Israel's latest scandal broke three weeks ago. Investigative journalist, Yoav Yitzak, revealed that between 1988 and 1993 Weizman had received $453,000 in monthly instalments from a French Jewish millionaire of Sudanese origin, Edouard Saroussi. The President's Office did not deny the payments but insisted that they were "gifts" from a "personal friend" who had neither business interests in Israel nor expected "political favours" in return. Even then, Weizman's protestations of innocence smacked of what in Hebrew is known as chutzpah, a posture roughly translated as a mixture of cheek, arrogance and insolence. But it became downright untenable the deeper the Israeli press dredged the depths of the Weizman-Saroussi "friendship".

Among the various treasures unearthed were reports that Saroussi had donated $6 million for Weizman to establish a new political party in 1984 and been involved in certain shady business deals with unsavoury regimes in Latin America and Africa. On 15 January, Reuters reported that Weizman had once used his good offices to "rescue Sarouss" from a nasty end at the hands of "international terrorists" (i.e. Palestinians) in Costa Rica in 1984. The Attorney General's discovery of "apparent links of a business nature between President Weizman and Mr Saroussi" simply added grist to what was already an enormous rumour mill.

So did the timing of the disclosures. And here the Israeli press has furnished two possible explanations, neither of which is especially complimentary about the political culture of the power elite that rules Israel. The first is that Weizman has been the target of a sting operation by Ofer Nimrodi, publisher of Israel's second largest selling newspaper, Maariv. Nimrodi is currently indicted for phone-tapping rival media moguls and faces a slew of other charges, including conspiracy to murder a state witness and suborning the testimony of police officers.

According to Israel's Haaretz newspaper on 7 January, Weizman had been approached three months ago by Nimrodi's father about issuing a presidential pardon for his son, then up for the phone-tapping charge. Cognisant no doubt of Nimrodi junior's enormous political muscle, Weizman, reportedly, was inclined to grant one. But the president was warned away by Israel's National Chief of Police, who quietly informed him that tapping phones was merely the tip of a possible mountain of malfeasance. Snubbed by Weizman -- so the theory goes -- Nimrodi exacted revenge by spilling the beans through the "investigative" reporter, Yitzak -- on the president's "relationship" with Saroussi.

The other theory -- speculative, but nonetheless aired -- is that the scandal was hatched by Weizman's political opponents. Just prior to Yitzak's scoop, Weizman outraged Israel's settler movements and the right generally by declaring that he would stand down should his people vote against peace with Syria and Lebanon in any referendum on a withdrawal from the Golan Heights and South Lebanon.
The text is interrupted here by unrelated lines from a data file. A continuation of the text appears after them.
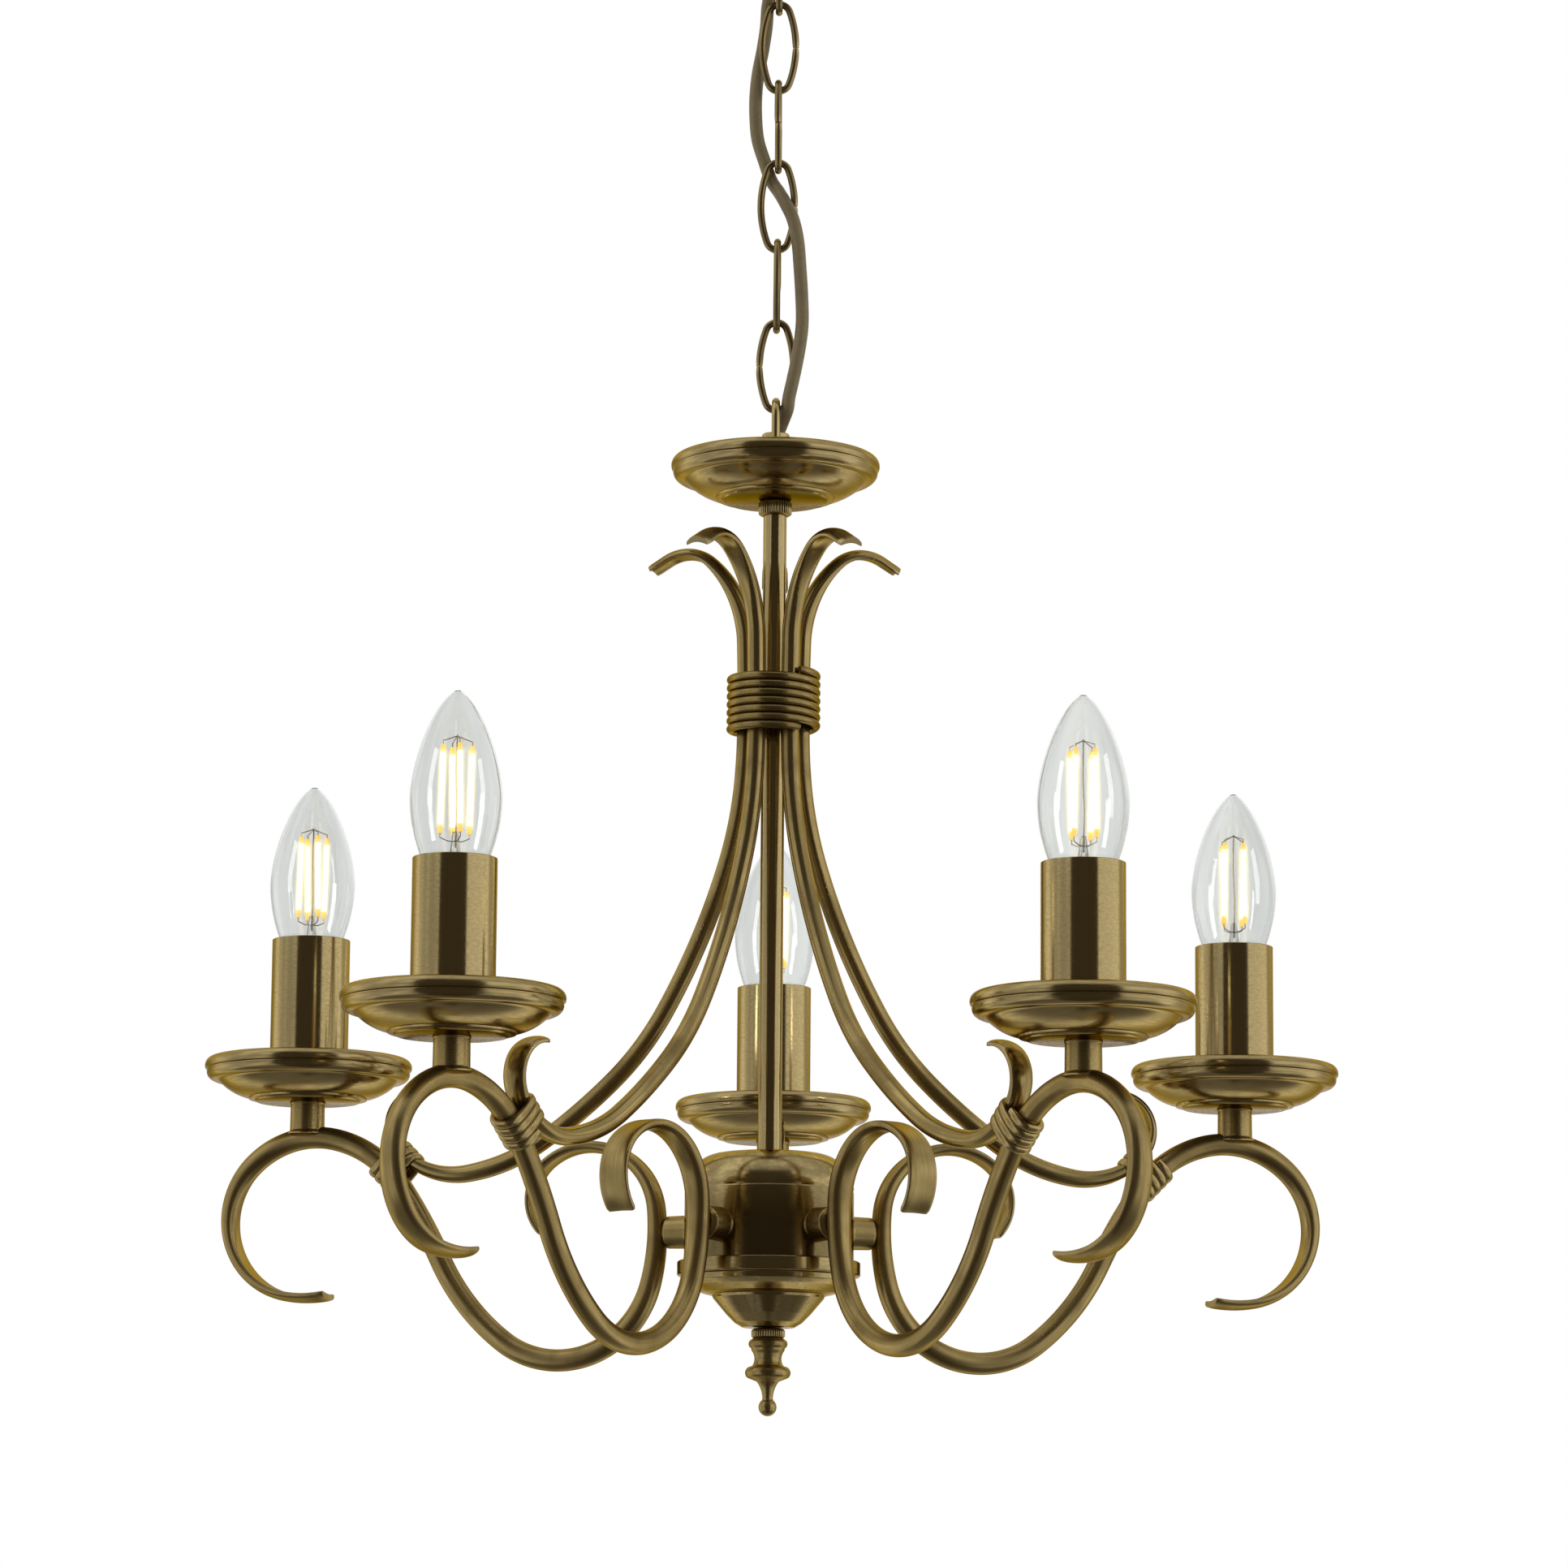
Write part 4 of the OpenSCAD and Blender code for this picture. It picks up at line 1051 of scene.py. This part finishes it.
def make_world():
    """White all round, with a dark part of the studio in front that only the metal's reflections show."""
    world = bpy.data.worlds.new("studio")
    bpy.context.scene.world = world
    world.use_nodes = True
    n = Nodes(world.node_tree)
    back = world.node_tree.nodes["Background"]
    way = n.add("ShaderNodeTexCoord").outputs["Generated"]
    parts = n.add("ShaderNodeSeparateXYZ", {0: way})
    x, y, z = parts.outputs["X"], parts.outputs["Y"], parts.outputs["Z"]
    flat = n.math("SQRT", n.math("ADD", n.math("MULTIPLY", x, x), n.math("MULTIPLY", y, y)))
    ahead = n.math("DIVIDE", n.math("MULTIPLY", y, -1.0), n.math("MAXIMUM", flat, 0.001))
    front = n.span(ahead, math.cos(math.radians(40)), math.cos(math.radians(35)))
    front = n.math("MULTIPLY", front, n.span(z, 0.86, 0.70))
    below = n.math("MULTIPLY", n.span(z, -0.50, -0.72), n.span(y, 0.70, 0.30))
    dark = n.math("MAXIMUM", front, n.math("MULTIPLY", below, 0.86))
    uneven = n.span(n.noise(way, 1.7, 2.0, 0.5), 0.36, 0.62, 0.50, 1.0)
    sides = n.math("MULTIPLY", n.span(y, -0.75, 0.9, 0.80, 1.06), uneven)
    blue = n.math("MULTIPLY", sides, 0.98)
    pale = n.add("ShaderNodeCombineColor", {"Red": sides, "Green": sides, "Blue": blue})
    seen = n.mix(dark, pale.outputs[0], rgb(0.050, 0.040, 0.028))
    glossy = n.add("ShaderNodeLightPath").outputs["Is Glossy Ray"]
    world.node_tree.links.new(n.mix(glossy, rgb(1.0, 1.0, 1.0), seen), back.inputs["Color"])
    back.inputs["Strength"].default_value = 1.0


def make_light(name, at, size, power):
    """A soft rectangular light that shines on the middle of the object."""
    data = bpy.data.lights.new(name, "AREA")
    data.shape = "RECTANGLE"
    data.size, data.size_y = size
    data.energy = power
    light = bpy.data.objects.new(name, data)
    light.location = at
    light.rotation_euler = (Vector((0, 0, -0.45)) - Vector(at)).to_track_quat("-Z", "Y").to_euler()
    light.visible_camera = False
    light.visible_glossy = False
    bpy.context.scene.collection.objects.link(light)


make_floor()
make_world()
make_light("softbox_left", (-1.9, -0.9, 0.2), (0.5, 1.3), 16)
make_light("softbox_right", (1.9, -0.7, 0.1), (0.5, 1.3), 14)
bpy.context.scene.view_settings.view_transform = "Standard"
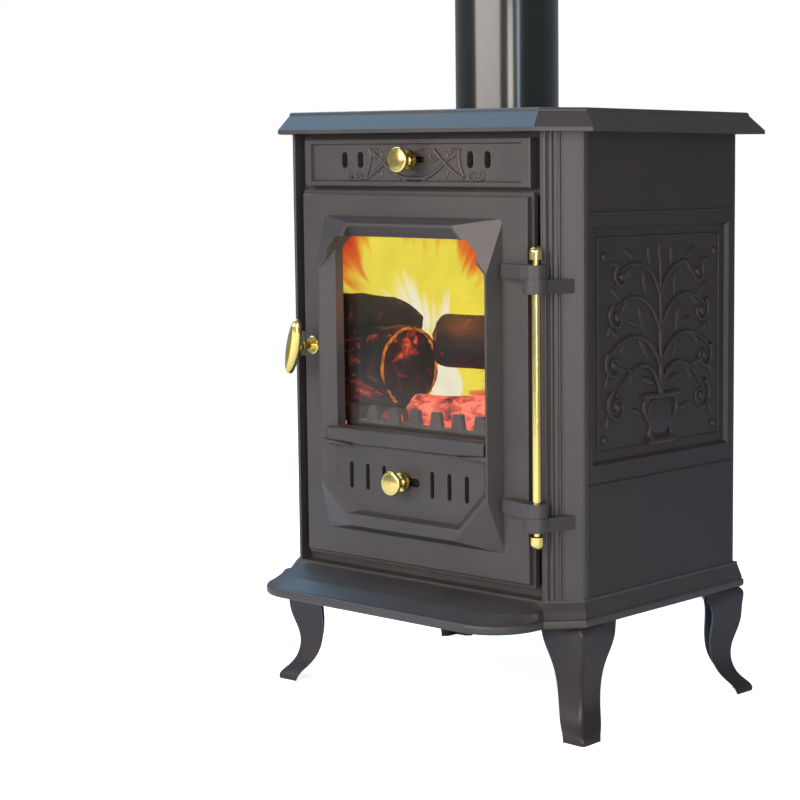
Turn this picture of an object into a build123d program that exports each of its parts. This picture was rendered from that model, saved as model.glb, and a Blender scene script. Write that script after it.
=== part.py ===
from build123d import *
import os
from math import asin, cos, radians, sin, sqrt

os.makedirs("parts", exist_ok=True)

# Cast-iron wood cookstove: a firebox with one glazed door, on four cabriole legs.
# Millimetres. The floor is z = 0, the front faces -Y, and +X is on the right of a person facing the door.
# The model is drawn about the middle of the body, and moved at the end so that y = 0 is mid-way
# between the base plate's front lip and the top plate's rear edge.

# Overall sizes
leg_height = 131
base_height = 30
body_width = 464
body_depth = 332
body_height = 524
corner_cut = 34
top_height = 26
top_overhang = 20
flue_diameter = 125
flue_length = 175
lip_front = 82
fit_gap = 0.3

# The body's planes, from which every height and place below is measured
body_bottom = leg_height + base_height
body_top = body_bottom + body_height
plate_top = body_top + top_height
half_width = body_width / 2
half_depth = body_depth / 2
front_y = -half_depth
rear_y = half_depth
corner_x = half_width - corner_cut
origin_shift = (lip_front - top_overhang) / 2

# Top plate
top_rim = 4.5
top_bevel_inset = 14
top_bevel_rise = 17.5
top_edge_round = 3
top_recess_depth = 14
top_recess_margin = 34

# Flue collar and pipe
flue_wall = 2
collar_wall = 6
collar_flange = 14
collar_flange_height = 3
collar_socket_depth = 22
collar_ledge = 4
collar_seat_depth = 1
collar_screw_radius = 3
collar_screw_head = 5.1
collar_screw_length = 13
collar_screw_count = 3

# Front frame
return_depth = 15.5
frame_thickness = 8
return_wall = 6
vent_opening_half = 140
vent_opening_height = 18
door_opening_round = 10
flutes = ((4.6, 3), (11.4, 3), (20.6, 2))
strip_start = 25
strip_width = 21
strip_height = 1.5
frame_front = front_y + return_depth
frame_back = frame_front + frame_thickness

# Side panels and the plates that they carry
side_thickness = 8
side_front_gap = 6
rear_round = 20
recess_front_inset = 49
recess_rear_inset = 26
recess_rise = 150
recess_drop = 105
recess_depth = 5
recess_taper = 35
moulding_drop = 90
moulding_radius = 1.6
groove_rise = 129
groove_radius = 1.2
ledge_reach = 12
ledge_height = 10
floor_rise = 139
floor_thickness = 12
shelf_rise = 39
shelf_thickness = 6
plate_round_spare = 2
recess_front = half_depth - recess_front_inset
recess_rear = half_depth - recess_rear_inset
recess_bottom = body_bottom + recess_rise
recess_top = body_top - recess_drop
moulding_z = body_top - moulding_drop
groove_z = body_bottom + groove_rise
floor_top = body_bottom + floor_rise
shelf_top = body_bottom + shelf_rise

# Upper vent panel and its slider
vent_panel_side_gap = 16
vent_panel_top_gap = 6
vent_panel_height = 56.5
vent_panel_border = 12
vent_panel_recess = 4
vent_slot_places = (88.8, 115.6)
vent_slot_rise = 3.25
vent_slot_width = 9.4
vent_slot_height = 19.5
vent_travel = 13
slider_thickness = 2
slider_height = 28
slider_margin = 6
slider_gap = 0.3
vent_panel_half = corner_x - vent_panel_side_gap
vent_panel_bottom = body_top - vent_panel_top_gap - vent_panel_height
vent_panel_middle = vent_panel_bottom + vent_panel_height / 2
vent_slot_z = vent_panel_middle + vent_slot_rise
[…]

Tarnishing Weizman's reputation was thus seen as a way of discrediting the cause he espouses.

But whatever the minutiae of his case, the Weizman imbroglio has again thrown into relief the whole question of corruption in Israeli politics. It comes on top of a series of other high-profile criminal "investigations", including those of suspected theft and bribery against former Prime Minister Binyamin Netanyahu and Justice Minister Tzahi Hanegbi as well as the actual conviction for extortion of former Interior Minister Aryeh Deri.

Nor is the stench confined to Israel's right wing. Last week, Israel's present Prime Minister Ehud Barak, faced questions from Israel's State Comptroller about the legality of the funds his One Israel bloc received during the 1999 elections. And on 22 January the indefatigable Yitzak alleged that Shimon Peres -- widely tipped to step into Weizman's shoes should the latter be prised out of them -- had paid an undeclared salary to a media advisor following his election defeat in 1996.

Nor is this plague of apparent venality new, as admitted by the Israeli columnist, Zeev Chafets, in Israel's Jerusalem Report magazine on 17 January. "In the '50s and '60s", he wrote, "the ruling Mapai Party (today's Labour Party) passed out choice parcels of land and other goodies to its stalwarts (and not a few senior journalists). Moshe Dayan, Weizman's late brother-in-law, brazenly stole archaeological treasures [from the Gaza Strip among other conquered places] and 'bought' others with checks he understood would never be cashed. In the mid-'70s, a candidate for governor of the Bank of Israel went to prison, the minister of housing blew his brains out while under investigation and Yitzak Rabin had to resign as prime minister over an illegal foreign bank account."

Given such a genealogy, Weizman's latest misdemeanours are less a "disgrace" to the position of presidency than wholly at one with the Israeli political oligarchy it symbolically heads. For this has long viewed the state and the powers and resources invested therein as its by divine right with barely a nod to notions of probity, justice or law. The same chutzpah is even more displayed by Israel's attitudes, control and actions over the various Arab territories and peoples it occupies -- though there, of course, Weizman, Rabin and Netanyahu et al were always safe from the probes of criminal investigations.